В тоне Марата в «Друге народа» или Гебера в «Pere Duchesne» гг. Иловайские провозглашали отечество в опасности и взывали к консулам, даже не называя определенно имен, а только неопределенно зловещими чертами рисуя надвигающуюся «крамолу».
Шумная трескотня возымела обычное действие. Последовал циркуляр главного управления, и затеянная Соловьевым декларация в то время в России так и не появилась.

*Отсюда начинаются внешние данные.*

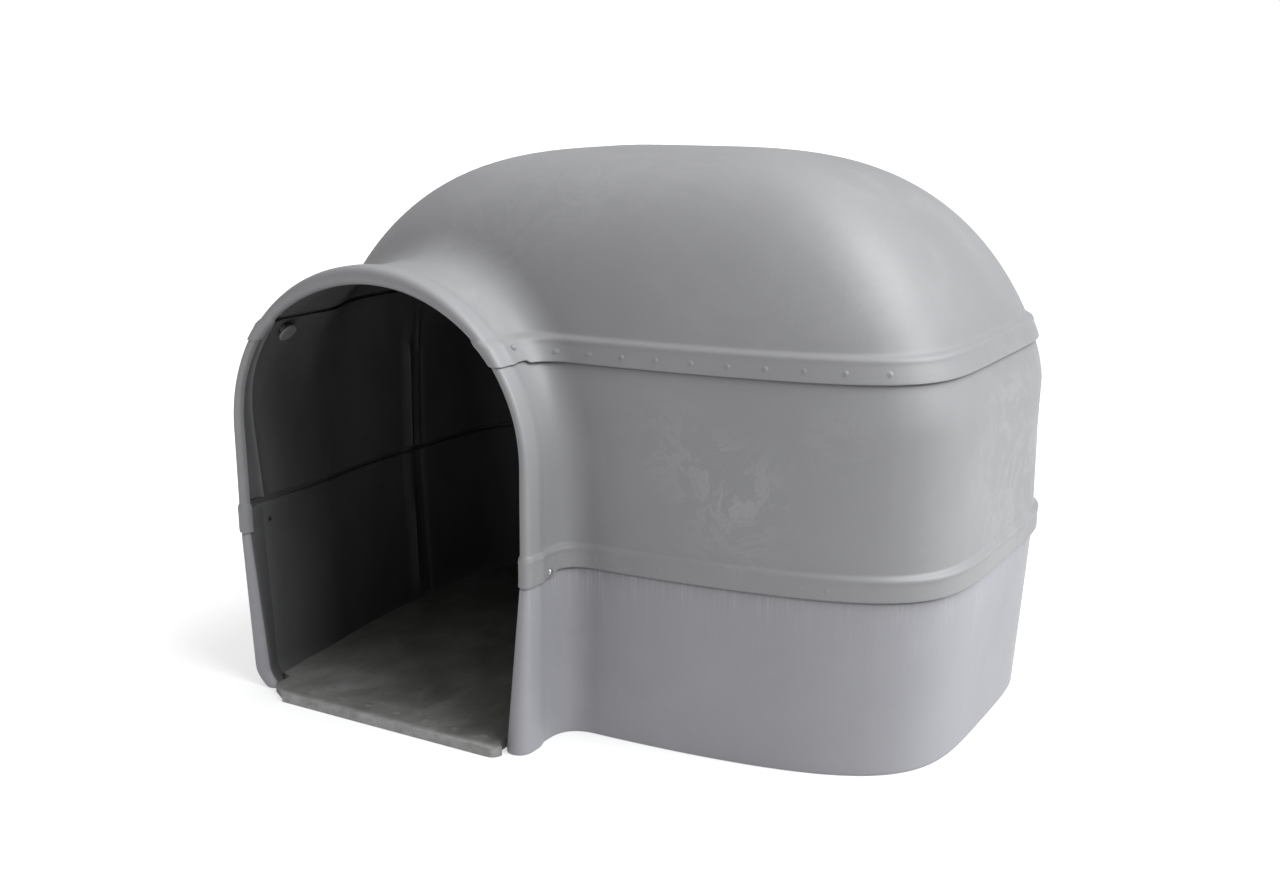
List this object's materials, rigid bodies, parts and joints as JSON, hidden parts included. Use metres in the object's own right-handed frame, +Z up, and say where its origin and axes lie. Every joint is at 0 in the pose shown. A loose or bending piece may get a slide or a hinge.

Как настоящая «крамола», она была напечатана за границей (одновременно в Париже и Вене). Для европейцев, разумеется, заявление русскими писателями признанных культурным миром аксиом могло иметь значение разве в качестве курьезной иллюстрации русских цензурных порядков. Но для нас даже и теперь есть нечто поучительное в этом маленьком эпизоде. Употребляя столь героические усилия, чтобы задушить попытку Соловьева в зародыше, тогдашний антисемитизм как бы отдавал своим противникам некоторую дань страха и уважения. Признавалось, что самый факт категорического заявления передовой группы русских писателей может нанести чувствительный удар антисемитизму, поддерживаемому правительством…
Теперь это уже tempi passati[27]. Правда, передовая русская печать сказала, пожалуй, все, что следовало сказать по данному вопросу. Зато и антисемитизм сделал чуть не все, чего не следовало делать, отбросив в сторону всякие счеты с «высшими началами» и христианской, и всякой другой морали.